Exibido pela primeira vez no Festival do Rio, em 2017, o documentário reúne depoimentos de artistas como Caetano Veloso e a poeta Mabel Velloso, irmãos de Bethânia. Além deles, estão personalidades como o cantor carioca Chico Buarque, o carnavalesco da Mangueira, Leandro Vieira, e o historiador Luiz Antonio Simas, todos responsáveis por costurar a narrativa que transita entre o Rio e a Bahia.

“O surgimento do samba carioca deve muito à Bahia, aos baianos que vieram para o Rio trazendo seus sambas de roda e candomblés”, destaca o diretor que idealizou o filme em 2016, quando se comemoravam os 100 anos do primeiro samba gravado no Brasil, Pelo Telefone.  Assim, Fevereiros reforça o diálogo entre culturas, principalmente quando mostra o desfile vitorioso da Mangueira.

Do samba de roda ao samba carioca, de Iansã a Nossa Senhora, o cortejo escancara o sincretismo brasileiro. Até a imagem de quando a taça da escola vencedora chega na quadra da Mangueira fica parecendo “um andor sendo carregado”, compara Debellian, citando a estrutura que transporta imagens sagradas nas procissões.

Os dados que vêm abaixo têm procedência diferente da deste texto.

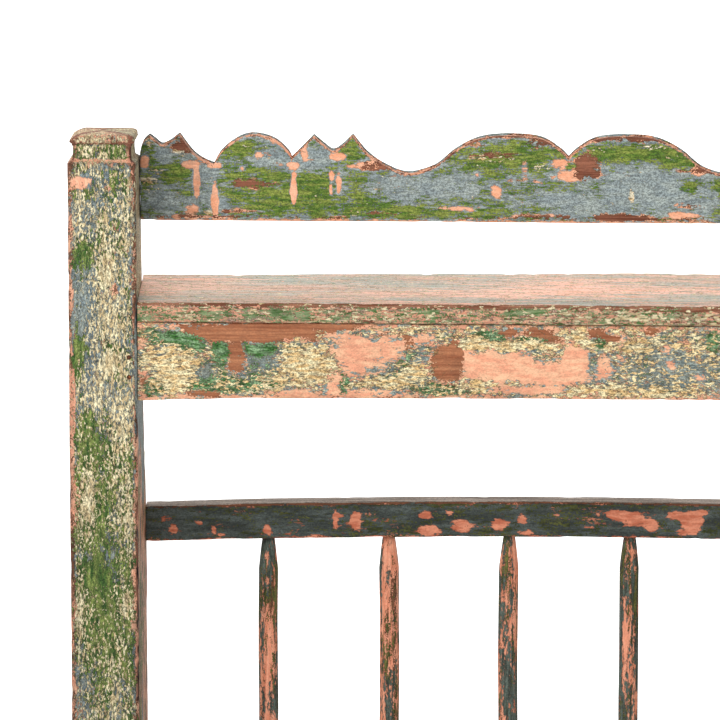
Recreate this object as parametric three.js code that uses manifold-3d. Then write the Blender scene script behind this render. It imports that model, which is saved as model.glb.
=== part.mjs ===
// A painted two-seat church pew with a book shelf along its back, in millimetres, +Z up.
// The book shelf faces -Y and the sitter faces +Y. X runs along the pew, with its middle at X = 0.
// Every rail has tenons that enter mortises in the posts or legs, and pegs or nails lock them.
// While the pieces are made, y = 0 is the back face of the rear posts; the last group centres them.
import * as THREE from 'three';
import { mergeVertices } from 'three/addons/utils/BufferGeometryUtils.js';
import Module from 'manifold-3d';

const wasm = await Module();
wasm.setup();

// ---- driving dimensions ----
const pewWidth = 918; // over the outer faces of the posts
const jointGap = 0.3; // air between two pieces that touch
const shoulderGap = 0.8; // open joint where the shrunken crest rail meets its posts

const postWidth = 63;
const postHeight = 1112; // back edge of the sloped shoulder under the finial
const headSlope = 0.13; // fall of the post's head per millimetre towards the seat
const postTopDepth = 76;
const postNeckDepth = 98; // where the slender upper post ends and the swelling starts
const postNeckZ = 930;
const postBodyDepth = 150;
const postBodyZ = 690; // the swelling ends here, and the post is full depth below
const postKneeZ = 300; // the leg tapers from here down
const postFootDepth = 108;

const finialInset = 4.2; // ledge left round the finial's neck
const finialWaist = 0.6; // how much further the cove under the cap cuts in than its top
const finialNeckRise = 17.4;
const finialBevelRise = 3.6;
const finialCapRise = 4.2;
const finialPeakRise = 2;
const finialCapInset = 1.4;
const finialRoot = 3; // the turning starts this far inside the post

const crestBottomZ = 1044.6;
const crestRise = 82.5; // bottom edge to the highest lobe
const crestThickness = 20;
const crestBackY = 55; // its back face, measured from the posts' back faces
const crestTenonRise = 52; // top of the crest's tenon, above the board's bottom edge
const crestPegRise = 29;

const shelfTopZ = 979.5;
const shelfThickness = 19;
const shelfRecess = 3; // set back of shelf and apron behind the posts' back faces
const shelfDepth = 112;
const shelfHousing = 10; // how far the shelf's ends are let into the posts
const shelfHousedDepth = 70; // front arris of the shelf to the seat-side end of its housing

const apronHeight = 70;
const apronThickness = 20;

const railHeight = 35; // the two rails that hold the spindles
const railThickness = 21;
const railBackY = 126;
const upperRailTopZ = 750.3; // at its ends; it bows upwards to its middle
const upperRailCamber = 7.7;
const lowerRailTopZ = 492;

const spindleCount = 6;
const spindleRadius = 9.2;
const spindleShift = 2.4; // the row of spindles stands a little off the middle
const spindleNeckRadius = 5.2;
const spindleTaper = 31;
const spindleTenon = 18;
const spindleFacets = 10;
const taperBend = [0.55, 0.86]; // where the taper bends: share of its length and of the radius

const seatTopZ = 420;
const seatThickness = 20;
const seatFrontY = 520;
const seatBackY = 124;
const plankCount = 4;
const plankGap = 3;

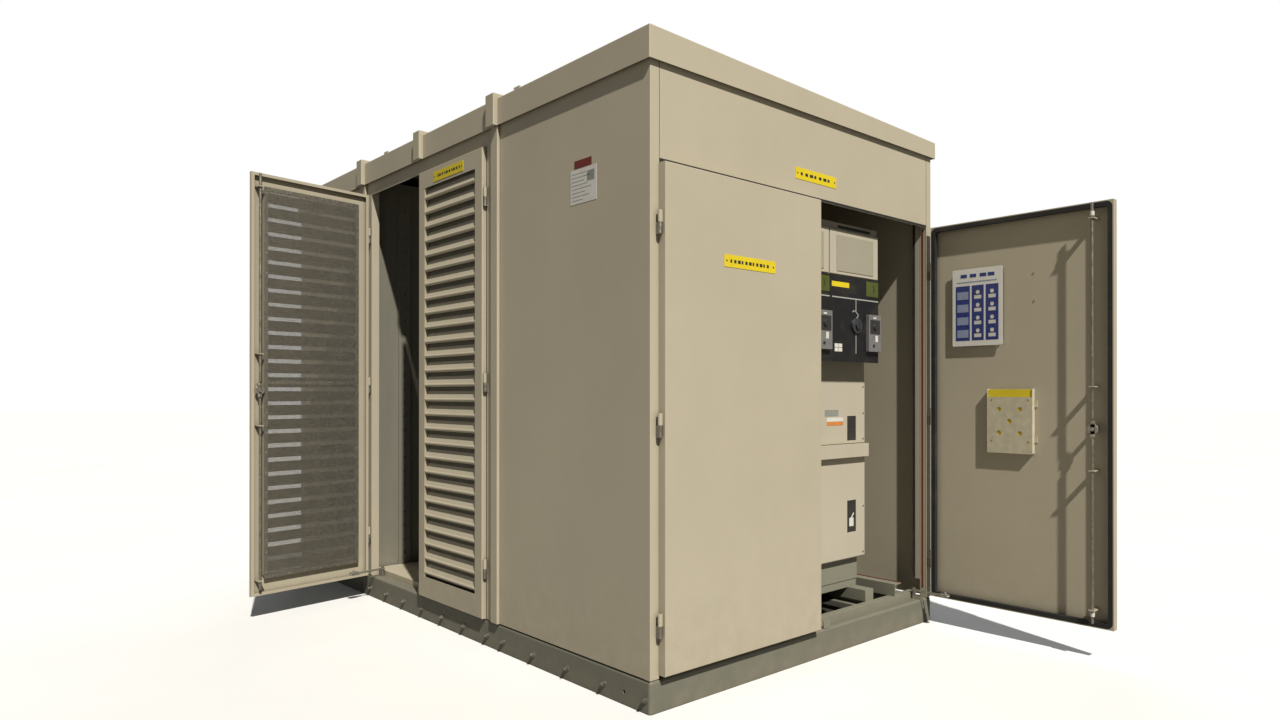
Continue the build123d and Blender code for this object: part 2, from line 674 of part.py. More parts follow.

“Acho que o Brasil é mais forte quando convive bem, quando é tolerante. O Brasil tem sua originalidade na mistura”, defende o diretor do filme que parte da vida de Bethânia para celebrar, ainda, as lutas e conquistas do Brasil. História essa que já rodou o mundo e recebeu a Menção Honrosa do Júri na competitiva Ibero-americana do 36º Festival Internacional do Uruguai.

“As lutas dos ancestrais têm que nos fortalecer. O samba nunca teve vida fácil, o candomblé nunca teve vida fácil, o negro, o índio... Mas é como diz o samba de Cartola: ‘Continuam nossas lutas, podam-se os galhos, colhem-se as frutas. E outra vez se semeia’”, finaliza o diretor.